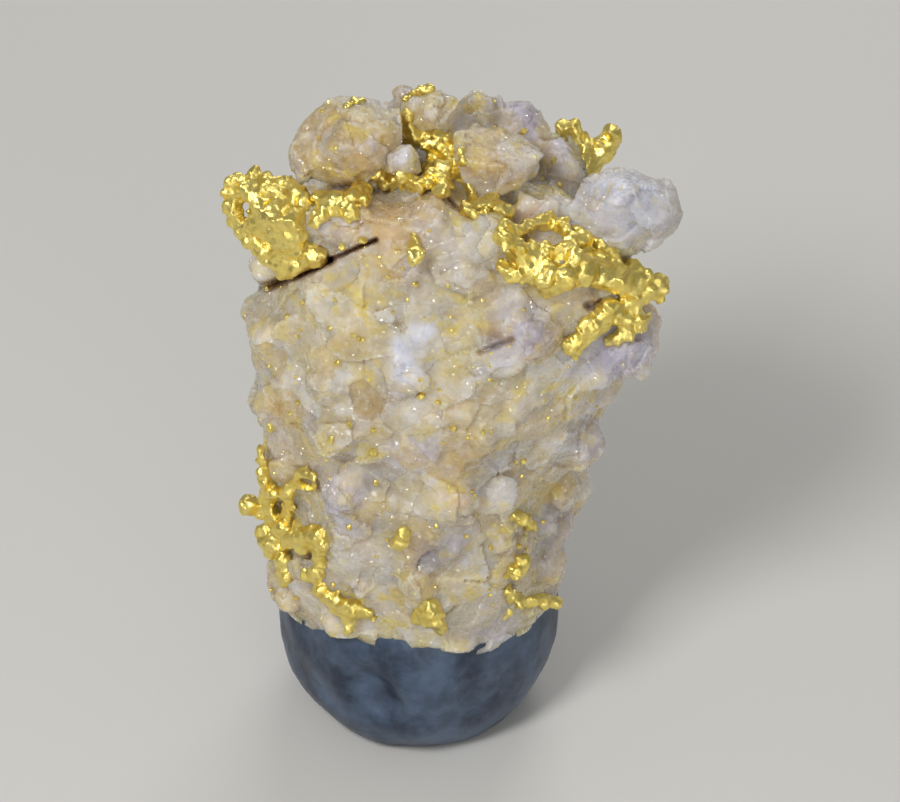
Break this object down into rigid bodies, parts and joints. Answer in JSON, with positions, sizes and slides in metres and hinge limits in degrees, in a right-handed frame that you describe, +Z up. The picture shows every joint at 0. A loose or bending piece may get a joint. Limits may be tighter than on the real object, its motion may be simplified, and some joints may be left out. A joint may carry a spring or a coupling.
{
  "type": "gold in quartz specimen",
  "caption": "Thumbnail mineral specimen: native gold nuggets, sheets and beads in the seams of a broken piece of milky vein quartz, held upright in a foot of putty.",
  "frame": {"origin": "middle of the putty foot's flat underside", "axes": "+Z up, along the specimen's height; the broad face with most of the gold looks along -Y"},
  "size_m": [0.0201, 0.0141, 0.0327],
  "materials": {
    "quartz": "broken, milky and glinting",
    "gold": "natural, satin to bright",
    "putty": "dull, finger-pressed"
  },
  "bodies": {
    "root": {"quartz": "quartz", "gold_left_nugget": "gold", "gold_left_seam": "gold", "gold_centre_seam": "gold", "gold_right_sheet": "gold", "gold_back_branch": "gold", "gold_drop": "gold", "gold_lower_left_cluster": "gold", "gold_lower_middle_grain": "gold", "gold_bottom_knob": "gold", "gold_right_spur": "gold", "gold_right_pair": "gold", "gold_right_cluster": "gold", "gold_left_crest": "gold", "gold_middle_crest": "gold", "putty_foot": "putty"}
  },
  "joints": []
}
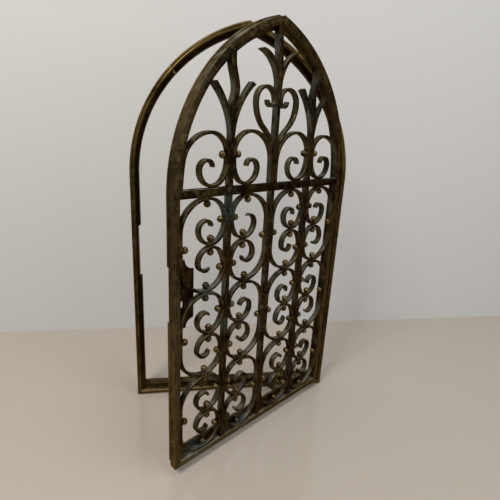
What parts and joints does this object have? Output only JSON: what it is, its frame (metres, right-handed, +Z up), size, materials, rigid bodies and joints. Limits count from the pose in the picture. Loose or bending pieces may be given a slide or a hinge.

§ To be done: Using the listing above, show each line holding the string "frame".

§ Answer to the task:
Break this object down into rigid bodies, parts and joints. Answer in JSON, with positions, sizes and slides in metres and hinge limits in degrees, in a right-handed frame that you describe, +Z up. The picture shows every joint at 0. A loose or bending piece may get a joint. Limits may be tighter than on the real object, its motion may be simplified, and some joints may be left out. A joint may carry a spring or a coupling.
  "frame": {"origin": "middle of the putty foot's flat underside", "axes": "+Z up, along the specimen's height; the broad face with most of the gold looks along -Y"},
What parts and joints does this object have? Output only JSON: what it is, its frame (metres, right-handed, +Z up), size, materials, rigid bodies and joints. Limits count from the pose in the picture. Loose or bending pieces may be given a slide or a hinge.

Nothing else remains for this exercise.